Keeping model file in memory to speed-up inference

semih-ahishali commented 1 year ago

Search before asking

[X] I have searched the YOLOv5 issues and discussions and found no similar questions.

Question

Trained model file in our project reached to ~80 MB of size. I think it will continue to expand day by day with our new objects added to classes and new trainings. Is there a way to keep this model file in memory instead of disk and access it quicker to increase inference speed? Thank you.

Additional

Like writing the name of the file/object in memory instead of location of the file on disk to 'path' parameter of torch.hub.load command?

github-actions[bot] commented 1 year ago

👋 Hello @semih-ahishali, thank you for your interest in YOLOv5 🚀! Please visit our ⭐️ Tutorials to get started, where you can find quickstart guides for simple tasks like Custom Data Training all the way to advanced concepts like Hyperparameter Evolution.
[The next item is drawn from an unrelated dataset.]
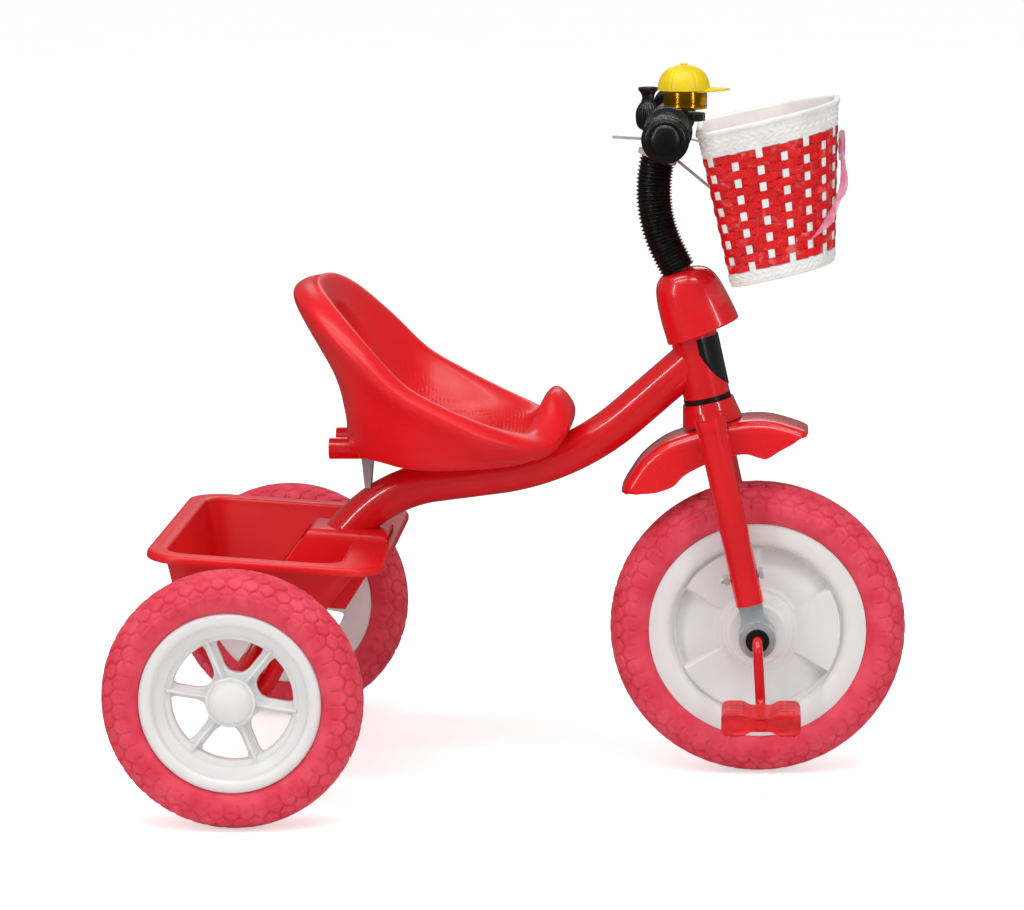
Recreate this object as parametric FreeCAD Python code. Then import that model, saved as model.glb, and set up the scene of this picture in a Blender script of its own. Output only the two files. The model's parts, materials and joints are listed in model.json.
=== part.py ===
import FreeCAD, Part
import math
import os

# A child's tricycle: a bent steel frame on three foam-tyred wheels, with a scoop seat, a bucket
# behind it, and a basket, a bell and a squeeze horn at the handlebar.
# Millimetres. X is forward, Y is the rider's left, Z is up. The origin is on the floor, midway
# along the outline.

# Driving dimensions: wheels and their places
FRONT_RADIUS = 127.0
REAR_RADIUS = 108.0
WHEELBASE = 429.0
REAR_TRACK = 400.0
REAR_AXLE_X = -224.0
FRONT_AXLE_X = REAR_AXLE_X + WHEELBASE
FRONT_RIM_RADIUS = 93.0
REAR_RIM_RADIUS = 75.6
FRONT_TYRE_HALF = 25.0
REAR_TYRE_HALF = 23.0

# Steering: the axis leans back and passes through the front axle
CASTER_DEG = 12.1
FORK_HALF = 47.0
FORK_TUBE_R = 12.25
FORK_FOOT = 30.0
CROWN_FOOT = 183.0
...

If this is a 🐛 Bug Report, please provide screenshots and minimum viable code to reproduce your issue, otherwise we can not help you.

If this is a custom training ❓ Question, please provide as much information as possible, including dataset images, training logs, screenshots, and a public link to online W&B logging if available.

For business inquiries or professional support requests please visit https://ultralytics.com or email support@ultralytics.com.

Requirements

Python>=3.7.0 with all requirements.txt installed including PyTorch>=1.7. To get started:

git clone https://github.com/ultralytics/yolov5  # clone
cd yolov5
pip install -r requirements.txt  # install

Environments

YOLOv5 may be run in any of the following up-to-date verified environments (with all dependencies including CUDA/CUDNN, Python and PyTorch preinstalled):

Notebooks with free GPU:
Google Cloud Deep Learning VM. See GCP Quickstart Guide
Amazon Deep Learning AMI. See AWS Quickstart Guide
Docker Image. See Docker Quickstart Guide

Status

If this badge is green, all YOLOv5 GitHub Actions Continuous Integration (CI) tests are currently passing. CI tests verify correct operation of YOLOv5 training, validation, inference, export and benchmarks on MacOS, Windows, and Ubuntu every 24 hours and on every commit.

AyushExel commented 1 year ago

@semih-ahishali trained model will not increase as you add more data.

semih-ahishali commented 1 year ago

@AyushExel will it stay at at near this size although I train hundreds of classes? That's realy good. Thank you. Even it stays at this size, is it possible to keep it memory and reach from memory instead of disk?

JustasBart commented 1 year ago

@semih-ahishali The physical size of the the Network is determined by the Network size itself rather than the number of classes or the number of images that were used to train the model. Look at the [params(M)] the bigger / more complex the Network the bigger the actual physical file size, makes sense?

And besides even if you had 1,000 classes exported as .onnx that would take less than 1MB to store that...

Hope that helps, have a good one! :rocket:

semih-ahishali commented 1 year ago

Thank you for this meaningful info you gave. I read the documents and tried to understand these figures. But especialy I want to ask which speed figure in this table represents the inference speed? Training time is not an issue for me, I can train custom objects for days, no problem. My biggest concern is to get quickest inference time, so which model should I use for 1280 pixels photo?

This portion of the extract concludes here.